((

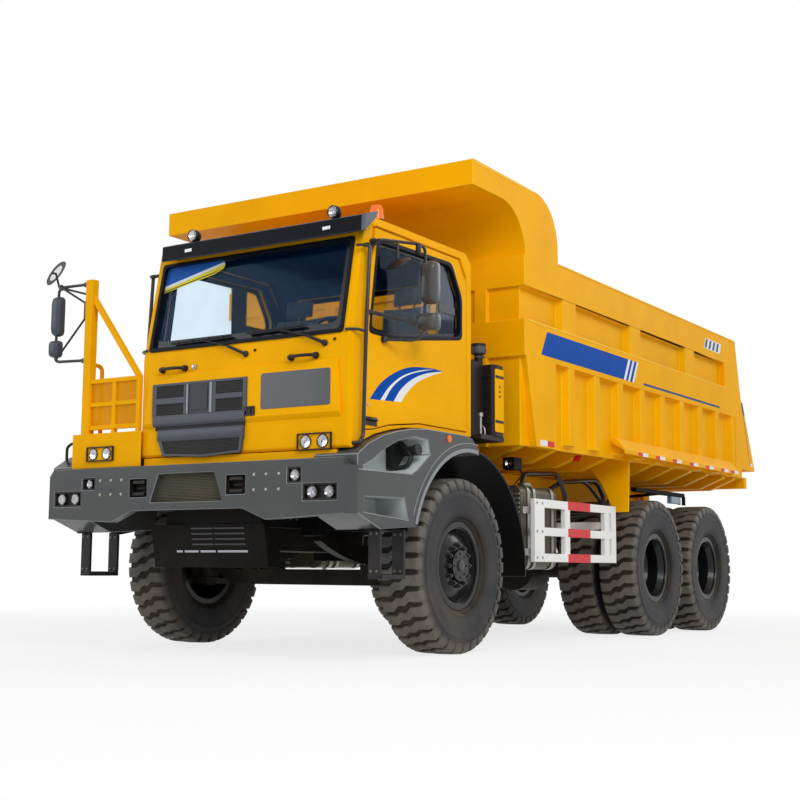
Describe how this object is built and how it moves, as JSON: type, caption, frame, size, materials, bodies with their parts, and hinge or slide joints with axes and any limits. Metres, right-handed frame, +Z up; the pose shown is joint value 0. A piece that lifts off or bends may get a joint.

))
((

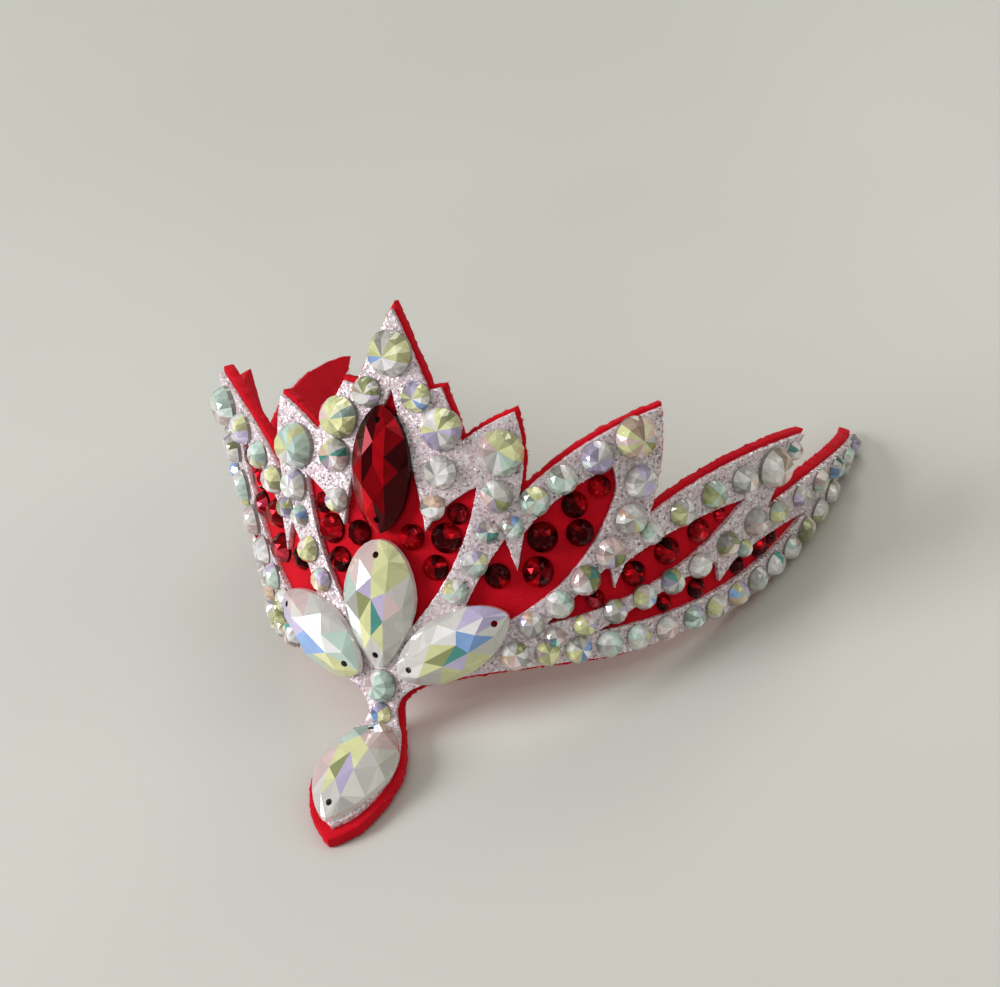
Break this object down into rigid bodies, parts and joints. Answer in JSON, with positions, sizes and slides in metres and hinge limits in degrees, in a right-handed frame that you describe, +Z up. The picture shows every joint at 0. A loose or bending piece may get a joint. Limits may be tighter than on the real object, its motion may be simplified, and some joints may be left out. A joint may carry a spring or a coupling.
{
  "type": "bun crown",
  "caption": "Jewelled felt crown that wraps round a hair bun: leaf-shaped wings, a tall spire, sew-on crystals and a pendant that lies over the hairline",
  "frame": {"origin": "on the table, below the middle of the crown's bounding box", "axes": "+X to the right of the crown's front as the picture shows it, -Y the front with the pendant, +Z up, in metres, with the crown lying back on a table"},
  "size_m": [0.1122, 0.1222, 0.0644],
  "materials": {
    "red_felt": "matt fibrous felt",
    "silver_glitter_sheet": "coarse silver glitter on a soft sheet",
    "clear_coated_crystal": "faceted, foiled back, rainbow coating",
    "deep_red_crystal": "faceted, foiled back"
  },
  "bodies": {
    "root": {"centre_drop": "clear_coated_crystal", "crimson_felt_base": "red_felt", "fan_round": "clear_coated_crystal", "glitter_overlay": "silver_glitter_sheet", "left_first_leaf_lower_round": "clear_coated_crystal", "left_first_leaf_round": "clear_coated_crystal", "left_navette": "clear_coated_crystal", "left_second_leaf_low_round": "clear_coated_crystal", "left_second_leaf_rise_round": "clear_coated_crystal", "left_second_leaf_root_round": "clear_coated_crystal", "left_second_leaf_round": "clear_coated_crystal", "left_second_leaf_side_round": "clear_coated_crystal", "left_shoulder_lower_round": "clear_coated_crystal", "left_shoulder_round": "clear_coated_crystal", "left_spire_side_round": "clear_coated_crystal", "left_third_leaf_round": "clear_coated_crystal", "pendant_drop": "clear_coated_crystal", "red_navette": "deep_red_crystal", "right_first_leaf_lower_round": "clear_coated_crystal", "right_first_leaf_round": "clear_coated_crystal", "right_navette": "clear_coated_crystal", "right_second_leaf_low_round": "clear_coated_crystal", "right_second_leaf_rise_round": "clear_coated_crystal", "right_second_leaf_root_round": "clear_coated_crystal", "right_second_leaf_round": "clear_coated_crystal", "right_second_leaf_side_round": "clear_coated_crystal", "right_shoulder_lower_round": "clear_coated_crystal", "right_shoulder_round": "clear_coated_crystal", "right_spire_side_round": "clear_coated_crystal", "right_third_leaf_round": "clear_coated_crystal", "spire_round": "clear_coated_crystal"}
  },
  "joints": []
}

))
((

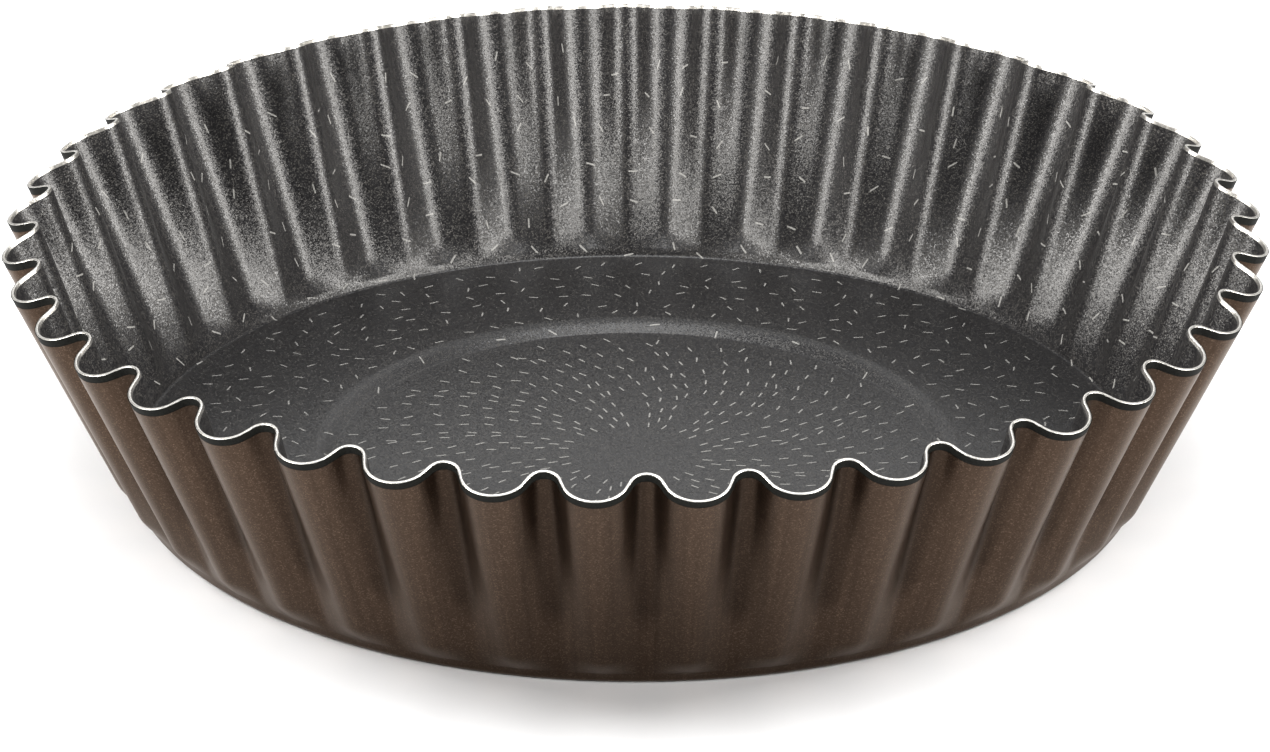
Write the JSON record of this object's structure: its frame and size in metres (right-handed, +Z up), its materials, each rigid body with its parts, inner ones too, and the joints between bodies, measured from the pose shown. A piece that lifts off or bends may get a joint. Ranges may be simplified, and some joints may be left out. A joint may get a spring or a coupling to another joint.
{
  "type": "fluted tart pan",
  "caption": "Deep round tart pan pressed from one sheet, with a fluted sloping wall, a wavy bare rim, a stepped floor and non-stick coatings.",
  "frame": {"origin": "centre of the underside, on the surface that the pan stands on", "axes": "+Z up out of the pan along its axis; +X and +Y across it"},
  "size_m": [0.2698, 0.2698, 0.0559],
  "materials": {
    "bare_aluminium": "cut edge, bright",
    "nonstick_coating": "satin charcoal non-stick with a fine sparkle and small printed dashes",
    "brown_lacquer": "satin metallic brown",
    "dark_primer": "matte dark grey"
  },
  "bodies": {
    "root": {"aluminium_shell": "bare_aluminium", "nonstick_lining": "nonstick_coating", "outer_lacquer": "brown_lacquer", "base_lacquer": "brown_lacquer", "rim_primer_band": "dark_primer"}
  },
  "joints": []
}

))

**REQUIREMENTS**
Among the lines of the material, find those that hold the word "limits" and copy them.

**ANSWER FOR THIS EXERCISE**
Describe how this object is built and how it moves, as JSON: type, caption, frame, size, materials, bodies with their parts, and hinge or slide joints with axes and any limits. Metres, right-handed frame, +Z up; the pose shown is joint value 0. A piece that lifts off or bends may get a joint.
Break this object down into rigid bodies, parts and joints. Answer in JSON, with positions, sizes and slides in metres and hinge limits in degrees, in a right-handed frame that you describe, +Z up. The picture shows every joint at 0. A loose or bending piece may get a joint. Limits may be tighter than on the real object, its motion may be simplified, and some joints may be left out. A joint may carry a spring or a coupling.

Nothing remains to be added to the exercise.